CNY Orthopedic Sports Medicine, PC: Injury: Cartilage Defects

Injuries and Conditions: Knee: Cartilage Defects

A cartilage defect is a condition resulting from the localizied loss of cartilage on the inside of the knee. This may lead to pain, stiffness, swelling and occassionally, locking within the joint; a cartilage defect differs from arthritis in that it is generally more localizied in nature. If untreated, a defect may allow the major leg bones (the femur and tibia) to come into contact with one another, which is a painful condition. Additionally, arthritis may develop, leading to worsening pain and symptoms.
  • Conditions can vary in severity, depending upon the location and the extent of degeneration of cartilage within the knee.
  • Heredity, intensity of athletic activity, and the extent of previous injury to the knee all play a role in determining the amount of degeneration to the cartilage.
  • The damaged cartilage cannot heal itself. Current treatments can effectively restore the cartilage surface and relieve symptoms. However, these treatments are effectively only if the defects are relatively localizied and are the source of pain and other symptoms.
  • Non-surgical treatments such as physical therapy is reserved for less advanced conditions and for patients with minimal symptoms.
  • Patients with severe conditions may require surgery to restore the cartilage surface in the area of the original defect. This creates a smooth surface on the cartilage capable of absorbing the impact of daily or athletic activities.

  • Signs and Symptoms
  • Although there is not a universal association between the severity of the condition and the patient's symptoms, more advanced cartilage damage is usually associated with more severe symptoms.
  • Discomfort and aching located within the knee joint or throughout the entire knee.
  • Pain while using the leg, especially during walking or running.
  • Pain while climbing or descending stairs or during movements that place considerable stress on the knee.
  • Discomfort or pain when initiating motion after keeping the knee motionless for an extended period of time.
  • A feeling or sensation of grinding, popping or snapping in the knee. This sensation may be more pronounced during flexion, extension, or twisting of the knee.


  • Contact the Doctor if ...
  • The patient has the signs and symptoms of cartilage defects.
  • After treatment, the patient experiences increasing pain or weakness in the joint.
  • The patient experiences unexplained symptoms, other types of pain, or unexpected side effects of medication.

  • Common Causes of Injury
  • Cartilage defects may occur following a traumatic injury to the knee, possibly in association with other problems such as ligament or meniscus tears (the soft cartilage that provides cushioning between the tibia and femur).
  • Cartilage defects may possibly arise from lesser traumatic events suchas the wear and tear of extended high-level activities.

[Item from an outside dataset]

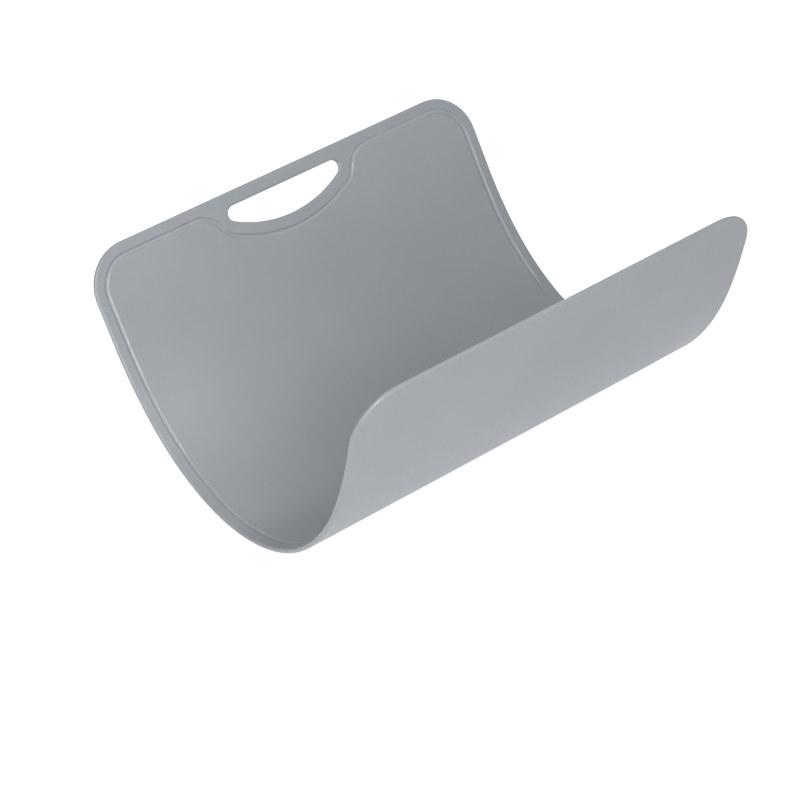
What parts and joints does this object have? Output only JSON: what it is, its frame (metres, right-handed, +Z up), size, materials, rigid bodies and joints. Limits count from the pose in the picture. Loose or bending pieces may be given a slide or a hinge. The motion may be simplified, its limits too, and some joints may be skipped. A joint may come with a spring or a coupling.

  • Expectations of Recovery
  • Recovery times for cartilage defects vary according to the severity of the condition.
  • Minor cartilage defects may respond to physical therapy after motion in the joint is restored and the surrounding muscles are conditioned.
  • Crtilage defects that require surgery have a recovery period dependent upon the treatment method employeed and can range from 3 months to 18 months.
  • To help maintain a healthy knee, continued gentle use of the knee will be required. Running or other pounding and impact producing activities should be considerably reduced or eliminated.